In 1993 came a 2,000-seat addition to Maverick Stadium, expanded the capacity to 9,000. A major expansion for the MHS band program came in the mid 1990s with a 2nd rehearsal hall, more practice space, a loading dock, and expanded storage. In the late 1990s MISD constructed what is widely considered one of the finest softball facilities in the state for the Lady Mavs.

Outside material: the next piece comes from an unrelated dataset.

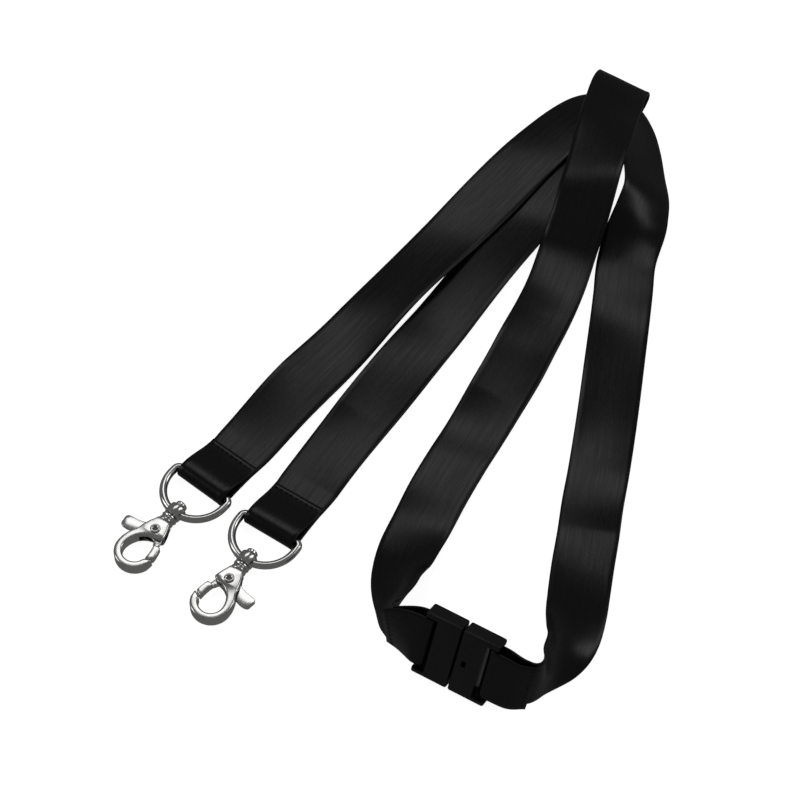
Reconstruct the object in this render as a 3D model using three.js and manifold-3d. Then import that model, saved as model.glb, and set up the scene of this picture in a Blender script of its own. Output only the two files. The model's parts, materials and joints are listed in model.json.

All-weather turf was installed in Maverick Stadium in the summer of 2003 along with a new sound system and a digital scoreboard. In the spring of 2005 a state of the art weight and training center known as the Maverick Athletic Complex was opened for all MHS athletes thanks to the help of community donations and support from donors.

==Student demographics==
As of the 2012–13 school year, Marshall High had a total of 1,534 students (46.6% White, 39.7% African American, 12.9% Hispanic, 0.7% Asian/Pacific Islander, and 0.1% Native American). 44.4% of the students are considered economically disadvantaged.

==Athletics==
Student athletes are known as Mavericks and Lady Mavs. MHS competes the following sports: cross country, volleyball, football, basketball, powerlifting, swimming, soccer, golf, tennis, track, baseball, and softball. The Maverick football team has been playing for over 100 seasons, dating prior to 1900. They have been the longest running and most successful team for MHS.

===Football history===
The Mavericks have made it to the post-season playoffs 36 times since 1908 (114 years), winning the 5A Division I State Championship in 1990. Additional accomplishments are:
- State Finalists: 2004 (4A), 2005 (4A)
- State Semi-Finalists: 1926, 1928, 1989
- State Quarter Finalists: 1924, 1925, 1927, 1945, 1949, 1988, 1994, 2007, 2009, 2015
- Area Champions: 1993, 2014, 2018
- Bi-District Champions: 1929, 1995, 1996
- District Champions: 1908, 1920, 1943, 1944, 1951, 1952 (shared), 1962 (shared), 1966, 2017, 2019
- Additional Playoff Appearances: 1984, 2010, 2013, 2016

Other notable athletic achievements include the Maverick baseball team advancing to the state tournament and regionals, regional tournament appearances by the basketball and soccer teams, individual state championships in track and field, and several appearances at the state powerlifting championships. The most successful Lady Mav team has been the softball team, who advanced to the post season 17 times in the 19 years between beginning play in 1995 and 2013.

==Notable alumni==
- Robert Campbell (artist), a painter, poet, and publisher
- James Farmer, Pemberton High School
- Brea Grant, actor and writer
- Sam B. Hall, Judge of the United States District Court
- Elise Harmon (1909–1985), chemist and physicist
- Susan Howard, Actress
- Lady Bird Johnson, Wife of Lyndon B. Johnson and First lady
- Bill Moyers, former White house Press Secretary.
- Keith Sanderson (born 1975), sport shooter
- Terrance Shaw, former NFL cornerback
- Y. A. Tittle, former NFL quarterback
- George Foreman, American
- Tahj Washington, NFL wide receiver for the Miami Dolphins
- Savion Williams, NFL wide receiver for the Green Bay Packers
- Odell Beckham Sr. Father of NFL Receiver Odell Beckham Jr.